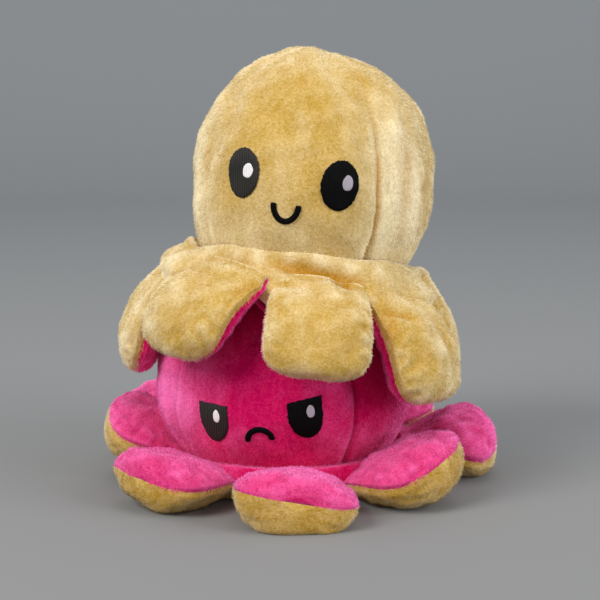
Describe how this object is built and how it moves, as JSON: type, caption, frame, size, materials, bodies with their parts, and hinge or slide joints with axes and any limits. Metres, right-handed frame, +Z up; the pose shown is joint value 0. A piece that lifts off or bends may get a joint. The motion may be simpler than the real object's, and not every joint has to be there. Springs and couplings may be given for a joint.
{
  "type": "plush octopus",
  "caption": "Soft reversible octopus toys stacked one on the other, each a hollow stuffed dome with a face, a skirt and short stuffed arms that fold up.",
  "frame": {"origin": "middle of the toy's footprint on the table, at table height", "axes": "+Z up; -Y is the front, the way the faces look; +X is to the right of someone facing the front"},
  "size_m": [0.1964, 0.1958, 0.2065],
  "materials": {
    "yellow_plush": "short brushed pile, matt with a soft sheen",
    "pink_plush": "short brushed pile, matt with a soft sheen",
    "fibre_filling": "loose white fibre",
    "black_thread": "satin stitch, slight gloss",
    "white_thread": "satin stitch, slight gloss"
  },
  "bodies": {
    "lower_octopus": {"lower_back_panel": "pink_plush", "lower_face_panel": "pink_plush", "lower_head_filling": "fibre_filling", "lower_left_eye": "black_thread", "lower_left_eye_glint": "white_thread", "lower_left_panel": "pink_plush", "lower_mouth": "black_thread", "lower_pocket_lining": "yellow_plush", "lower_right_eye": "black_thread", "lower_right_eye_glint": "white_thread", "lower_right_panel": "pink_plush", "lower_skirt": "pink_plush", "lower_skirt_underside": "yellow_plush"},
    "upper_octopus": {"upper_back_panel": "yellow_plush", "upper_face_panel": "yellow_plush", "upper_head_filling": "fibre_filling", "upper_left_eye": "black_thread", "upper_left_eye_glint": "white_thread", "upper_left_panel": "yellow_plush", "upper_mouth": "black_thread", "upper_pocket_lining": "pink_plush", "upper_right_eye": "black_thread", "upper_right_eye_glint": "white_thread", "upper_right_panel": "yellow_plush", "upper_skirt": "yellow_plush", "upper_skirt_underside": "pink_plush"},
    "lower_front_arm": {"lower_front_arm_cover": "pink_plush", "lower_front_arm_underside": "yellow_plush"},
    "lower_front_right_arm": {"lower_front_right_arm_cover": "pink_plush", "lower_front_right_arm_underside": "yellow_plush"},
    "lower_right_arm": {"lower_right_arm_cover": "pink_plush", "lower_right_arm_underside": "yellow_plush"},
    "lower_back_right_arm": {"lower_back_right_arm_cover": "pink_plush", "lower_back_right_arm_underside": "yellow_plush"},
    "lower_back_arm": {"lower_back_arm_cover": "pink_plush", "lower_back_arm_underside": "yellow_plush"},
    "lower_back_left_arm": {"lower_back_left_arm_cover": "pink_plush", "lower_back_left_arm_underside": "yellow_plush"},
    "lower_left_arm": {"lower_left_arm_cover": "pink_plush", "lower_left_arm_underside": "yellow_plush"},
    "lower_front_left_arm": {"lower_front_left_arm_cover": "pink_plush", "lower_front_left_arm_underside": "yellow_plush"},
    "upper_front_arm": {"upper_front_arm_cover": "yellow_plush", "upper_front_arm_underside": "pink_plush"},
    "upper_front_right_arm": {"upper_front_right_arm_cover": "yellow_plush", "upper_front_right_arm_underside": "pink_plush"},
    "upper_right_arm": {"upper_right_arm_cover": "yellow_plush", "upper_right_arm_underside": "pink_plush"},
    "upper_back_right_arm": {"upper_back_right_arm_cover": "yellow_plush", "upper_back_right_arm_underside": "pink_plush"},
    "upper_back_arm": {"upper_back_arm_cover": "yellow_plush", "upper_back_arm_underside": "pink_plush"},
    "upper_back_left_arm": {"upper_back_left_arm_cover": "yellow_plush", "upper_back_left_arm_underside": "pink_plush"},
    "upper_left_arm": {"upper_left_arm_cover": "yellow_plush", "upper_left_arm_underside": "pink_plush"},
    "upper_front_left_arm": {"upper_front_left_arm_cover": "yellow_plush", "upper_front_left_arm_underside": "pink_plush"}
  },
  "joints": [
    {"name": "upper_octopus_lift_off", "type": "slide", "parent": "lower_octopus", "child": "upper_octopus", "axis": [0, 0, 1], "range_m": [0, 0.13]},
    {"name": "lower_front_arm_fold", "type": "hinge", "parent": "lower_octopus", "child": "lower_front_arm", "pos_m": [0.00303, -0.05792, 0.016], "axis": [-0.9986, -0.0523, 0], "range_deg": [0, 50]},
    {"name": "lower_front_right_arm_fold", "type": "hinge", "parent": "lower_octopus", "child": "lower_front_right_arm", "pos_m": [0.0431, -0.03881, 0.016], "axis": [-0.6691, -0.7431, 0], "range_deg": [0, 50]},
    {"name": "lower_right_arm_fold", "type": "hinge", "parent": "lower_octopus", "child": "lower_right_arm", "pos_m": [0.05792, 0.00303, 0.016], "axis": [0.0523, -0.9986, 0], "range_deg": [0, 50]},
    {"name": "lower_back_right_arm_fold", "type": "hinge", "parent": "lower_octopus", "child": "lower_back_right_arm", "pos_m": [0.03881, 0.0431, 0.016], "axis": [0.7431, -0.6691, 0], "range_deg": [0, 50]},
    {"name": "lower_back_arm_fold", "type": "hinge", "parent": "lower_octopus", "child": "lower_back_arm", "pos_m": [-0.00303, 0.05792, 0.016], "axis": [0.9986, 0.0523, 0], "range_deg": [0, 50]},
    {"name": "lower_back_left_arm_fold", "type": "hinge", "parent": "lower_octopus", "child": "lower_back_left_arm", "pos_m": [-0.0431, 0.03881, 0.016], "axis": [0.6691, 0.7431, 0], "range_deg": [0, 50]},
    {"name": "lower_left_arm_fold", "type": "hinge", "parent": "lower_octopus", "child": "lower_left_arm", "pos_m": [-0.05792, -0.00303, 0.016], "axis": [-0.0523, 0.9986, 0], "range_deg": [0, 36]},
    {"name": "lower_front_left_arm_fold", "type": "hinge", "parent": "lower_octopus", "child": "lower_front_left_arm", "pos_m": [-0.03881, -0.0431, 0.016], "axis": [-0.7431, 0.6691, 0], "range_deg": [0, 50]},
    {"name": "upper_front_arm_fold", "type": "hinge", "parent": "upper_octopus", "child": "upper_front_arm", "pos_m": [0.00753, -0.06391, 0.09312], "axis": [-0.994, -0.0523, 0.0957], "range_deg": [0, 55]},
    {"name": "upper_front_right_arm_fold", "type": "hinge", "parent": "upper_octopus", "child": "upper_front_right_arm", "pos_m": [0.05153, -0.04282, 0.08888], "axis": [-0.666, -0.7431, 0.0641], "range_deg": [0, 75]},
    {"name": "upper_right_arm_fold", "type": "hinge", "parent": "upper_octopus", "child": "upper_right_arm", "pos_m": [0.06781, 0.00335, 0.08731], "axis": [0.0521, -0.9986, -0.005], "range_deg": [0, 77]},
    {"name": "upper_back_right_arm_fold", "type": "hinge", "parent": "upper_octopus", "child": "upper_back_right_arm", "pos_m": [0.04682, 0.04756, 0.08933], "axis": [0.7397, -0.6691, -0.0712], "range_deg": [0, 75]},
    {"name": "upper_back_arm_fold", "type": "hinge", "parent": "upper_octopus", "child": "upper_back_arm", "pos_m": [0.00086, 0.06391, 0.09376], "axis": [0.994, 0.0523, -0.0957], "range_deg": [0, 73]},
    {"name": "upper_back_left_arm_fold", "type": "hinge", "parent": "upper_octopus", "child": "upper_back_left_arm", "pos_m": [-0.04315, 0.04282, 0.098], "axis": [0.666, 0.7431, -0.0641], "range_deg": [0, 73]},
    {"name": "upper_left_arm_fold", "type": "hinge", "parent": "upper_octopus", "child": "upper_left_arm", "pos_m": [-0.05943, -0.00335, 0.09957], "axis": [-0.0521, 0.9986, 0.005], "range_deg": [0, 75]},
    {"name": "upper_front_left_arm_fold", "type": "hinge", "parent": "upper_octopus", "child": "upper_front_left_arm", "pos_m": [-0.03844, -0.04756, 0.09754], "axis": [-0.7397, 0.6691, 0.0712], "range_deg": [0, 59]}
  ]
}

************

### Goal
Take each line of the material that contains the word "joints" and list it.

### Task solution
Describe how this object is built and how it moves, as JSON: type, caption, frame, size, materials, bodies with their parts, and hinge or slide joints with axes and any limits. Metres, right-handed frame, +Z up; the pose shown is joint value 0. A piece that lifts off or bends may get a joint. The motion may be simpler than the real object's, and not every joint has to be there. Springs and couplings may be given for a joint.
  "joints": [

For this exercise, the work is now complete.